Maka, arak-arakan yang memasuki Yerusalem pada tanggal 9 Nisan dengan jelas menggambarkan bahwa Yesus adalah Mesias dan Raja yang Allah lantik. Tentu saja, tidak semua orang senang melihat Yesus tampil dengan cara ini. Orang-orang Farisi khususnya berpikir bahwa melimpahkan kehormatan kerajaan demikian kepada Yesus sangatlah tidak patut. ”Guru,” mereka menuntut, tidak diragukan lagi dengan nada marah, ”hardiklah murid-muridmu.” Yesus menjawab, ”Aku memberi tahu kamu: Jika mereka tetap diam, batu-batu ini yang akan berteriak.” (Lukas 19:39, 40) Ya, Kerajaan Allah merupakan tema pengabaran Yesus. Ia mengumumkan dengan berani tidak soal orang-orang menerimanya atau tidak.
Pelajaran bagi Kita
Dibutuhkan keberanian yang besar di pihak Yesus untuk memasuki Yerusalem dengan cara yang dinubuatkan oleh nabi Zakharia. Ia mengetahui bahwa dengan melakukannya, ia membuat musuh-musuhnya menjadi gusar. Sebelum ia naik ke surga, Yesus menugaskan para pengikutnya untuk memberitakan kabar baik Kerajaan Allah dan ’menjadikan murid-murid dari orang-orang segala bangsa’. (Matius 24:14; 28:19, 20) Untuk menyelesaikan pekerjaan ini juga dibutuhkan keberanian. Tidak semua orang senang mendengar berita itu. Beberapa bersikap acuh tak acuh, sementara yang lain menentang. Beberapa pemerintah telah menetapkan pembatasan-pembatasan atas pekerjaan pengabaran atau secara langsung melarangnya.

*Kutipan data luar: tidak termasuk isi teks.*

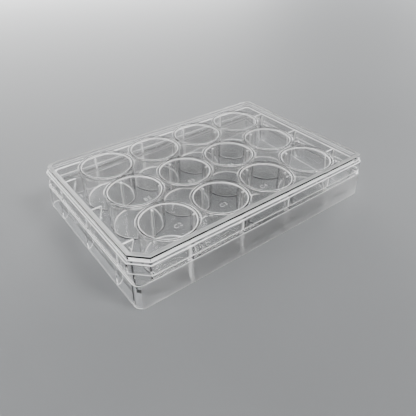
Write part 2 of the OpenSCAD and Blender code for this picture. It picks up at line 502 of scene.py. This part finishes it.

Namun, Saksi-Saksi Yehuwa menyadari bahwa kabar baik tentang Kerajaan Allah yang telah didirikan harus diberitakan, tidak soal orang-orang mau mendengarkan atau tidak. (Yehezkiel 2:7) Seraya mereka terus melakukan pekerjaan yang menyelamatkan kehidupan ini, mereka diyakinkan oleh janji Yesus, ”Lihat! aku menyertaimu seluruh hari-hari sampai penutup sistem perkara.”—Matius 28:20.
[Catatan Kaki]
a Kisah dalam Injil Markus menambahkan bahwa keledai muda itu adalah keledai ”yang di atasnya tidak seorang manusia pun pernah duduk”. (Markus 11:2) Jelaslah, seekor binatang yang belum pernah digunakan pasti cocok untuk tujuan-tujuan yang suci.—Bandingkan Bilangan 19:2; Ulangan 21:3; 1 Samuel 6:7.